**What you should do:**
Write out again, unaltered, the lines from the start through the line containing "CARD_TARGET = (0, 0, 0.01)".
________
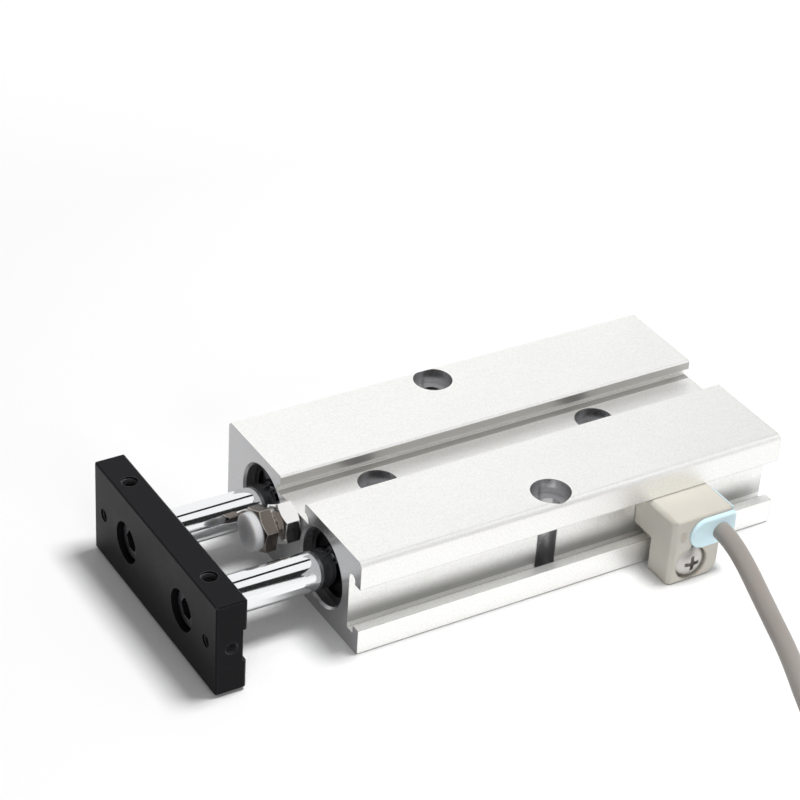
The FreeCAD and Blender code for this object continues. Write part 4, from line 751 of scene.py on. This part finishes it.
# %% World
def make_world(room_light):
    """White wherever the camera, a mirror or a clear solid looks, and a dimmer room light."""
    world = bpy.data.worlds.new("white_room")
    world.use_nodes = True
    tree = world.node_tree
    background = tree.nodes["Background"]
    path = tree.nodes.new("ShaderNodeLightPath")
    seen = math_node(tree, "MAXIMUM", path.outputs["Is Camera Ray"],
                     math_node(tree, "MAXIMUM", path.outputs["Is Glossy Ray"],
                               path.outputs["Is Transmission Ray"]))
    background.inputs["Color"].default_value = (1, 1, 1, 1)
    strength = math_node(tree, "ADD", math_node(tree, "MULTIPLY", seen, 1 - room_light),
                         room_light)
    tree.links.new(strength, background.inputs["Strength"])
    bpy.context.scene.world = world
    print("room light", room_light)


make_world(0.17)


# %% Lamps
def aim(thing, place, target):
    """Stand a lamp or a card at a place, with its -Z side towards the target."""
    back = (Vector(place) - Vector(target)).normalized()
    turn = back.to_track_quat("Z", "Y").to_matrix().to_4x4()
    thing.matrix_world = Matrix.Translation(place) @ turn


def area_lamp(name, place, size, power):
    """A square soft lamp that lights the origin, and that metal doesn't mirror."""
    data = bpy.data.lights.new(name, "AREA")
    data.shape = "SQUARE"
    data.size = size
    data.energy = power
    lamp = bpy.data.objects.new(name, data)
    lamp.visible_glossy = False
    bpy.context.collection.objects.link(lamp)
    aim(lamp, place, (0, 0, 0))
    print(name, power, "W")


area_lamp("key_lamp", (0.06, 0.23, 0.95), 0.28, 9.0)
area_lamp("side_lamp", (0.80, -0.10, 0.30), 0.4, 2.0)


# %% Black cards
CARD_WIDTH, CARD_HEIGHT = 0.16, 1.6
CARD_TARGET = (0, 0, 0.01)          # about the height of the rods


def black_card(name, place):
    """A flat black card that only mirrors see."""
    card = flat_sheet(name, CARD_WIDTH, CARD_HEIGHT)
    aim(card, place, CARD_TARGET)
    material = new_finish(name, Base_Color=(0.01, 0.01, 0.01, 1), Roughness=1.0)[0]
    card.data.materials.append(material)
    card.visible_camera = False
    card.visible_diffuse = False
    card.visible_shadow = False
    print(name, "at", place)


black_card("side_card", (0.62, 0.32, 0.22))
black_card("far_card", (-0.30, 0.45, 0.75))

# %% [markdown]
# ## The view transform
#
# The picture is shown with the Standard view, so that a colour renders about as it is written.

# %% Finish
bpy.context.scene.view_settings.view_transform = "Standard"
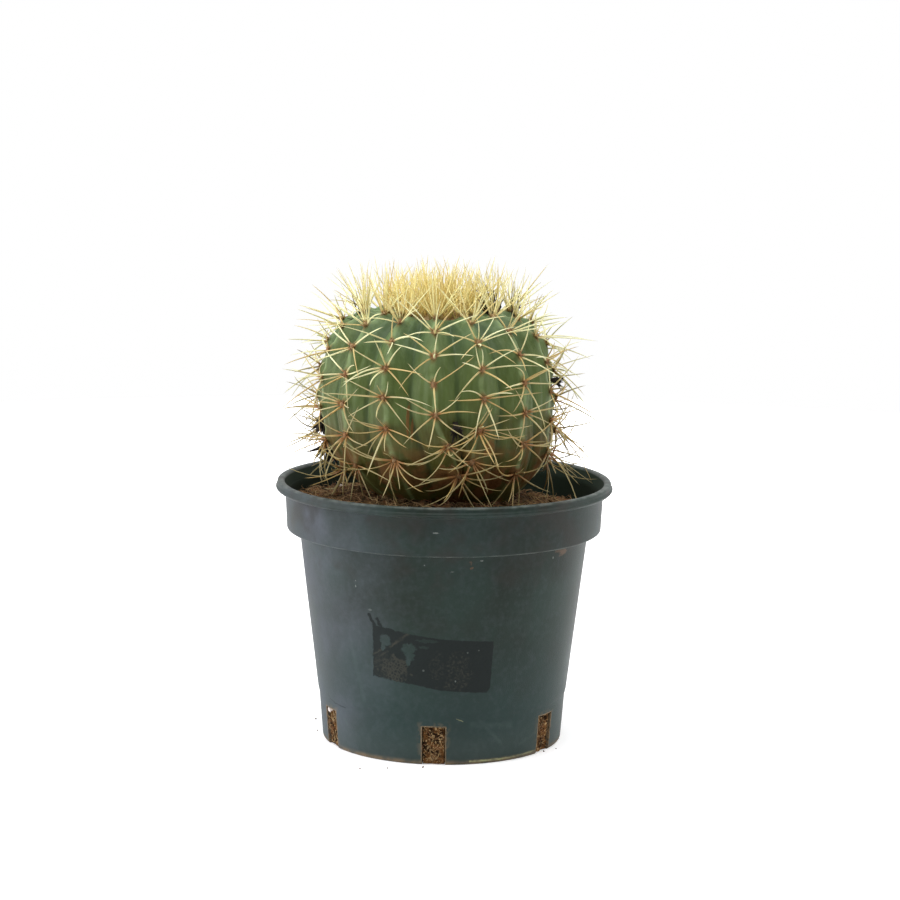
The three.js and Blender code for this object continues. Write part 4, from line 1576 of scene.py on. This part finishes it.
________
**Solution to this task:**
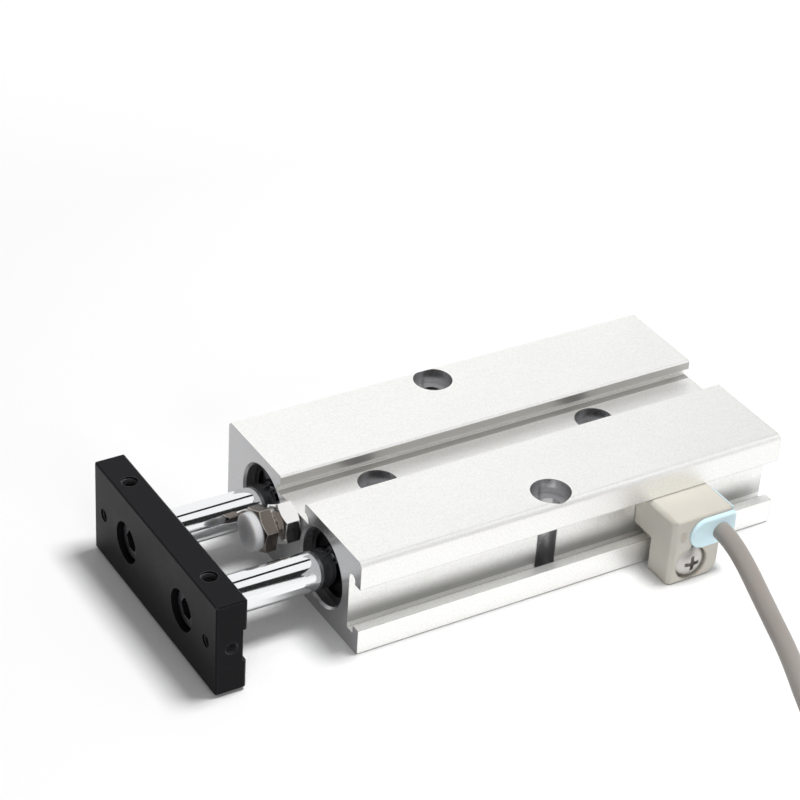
The FreeCAD and Blender code for this object continues. Write part 4, from line 751 of scene.py on. This part finishes it.
# %% World
def make_world(room_light):
    """White wherever the camera, a mirror or a clear solid looks, and a dimmer room light."""
    world = bpy.data.worlds.new("white_room")
    world.use_nodes = True
    tree = world.node_tree
    background = tree.nodes["Background"]
    path = tree.nodes.new("ShaderNodeLightPath")
    seen = math_node(tree, "MAXIMUM", path.outputs["Is Camera Ray"],
                     math_node(tree, "MAXIMUM", path.outputs["Is Glossy Ray"],
                               path.outputs["Is Transmission Ray"]))
    background.inputs["Color"].default_value = (1, 1, 1, 1)
    strength = math_node(tree, "ADD", math_node(tree, "MULTIPLY", seen, 1 - room_light),
                         room_light)
    tree.links.new(strength, background.inputs["Strength"])
    bpy.context.scene.world = world
    print("room light", room_light)


make_world(0.17)


# %% Lamps
def aim(thing, place, target):
    """Stand a lamp or a card at a place, with its -Z side towards the target."""
    back = (Vector(place) - Vector(target)).normalized()
    turn = back.to_track_quat("Z", "Y").to_matrix().to_4x4()
    thing.matrix_world = Matrix.Translation(place) @ turn


def area_lamp(name, place, size, power):
    """A square soft lamp that lights the origin, and that metal doesn't mirror."""
    data = bpy.data.lights.new(name, "AREA")
    data.shape = "SQUARE"
    data.size = size
    data.energy = power
    lamp = bpy.data.objects.new(name, data)
    lamp.visible_glossy = False
    bpy.context.collection.objects.link(lamp)
    aim(lamp, place, (0, 0, 0))
    print(name, power, "W")


area_lamp("key_lamp", (0.06, 0.23, 0.95), 0.28, 9.0)
area_lamp("side_lamp", (0.80, -0.10, 0.30), 0.4, 2.0)


# %% Black cards
CARD_WIDTH, CARD_HEIGHT = 0.16, 1.6
CARD_TARGET = (0, 0, 0.01)          # about the height of the rods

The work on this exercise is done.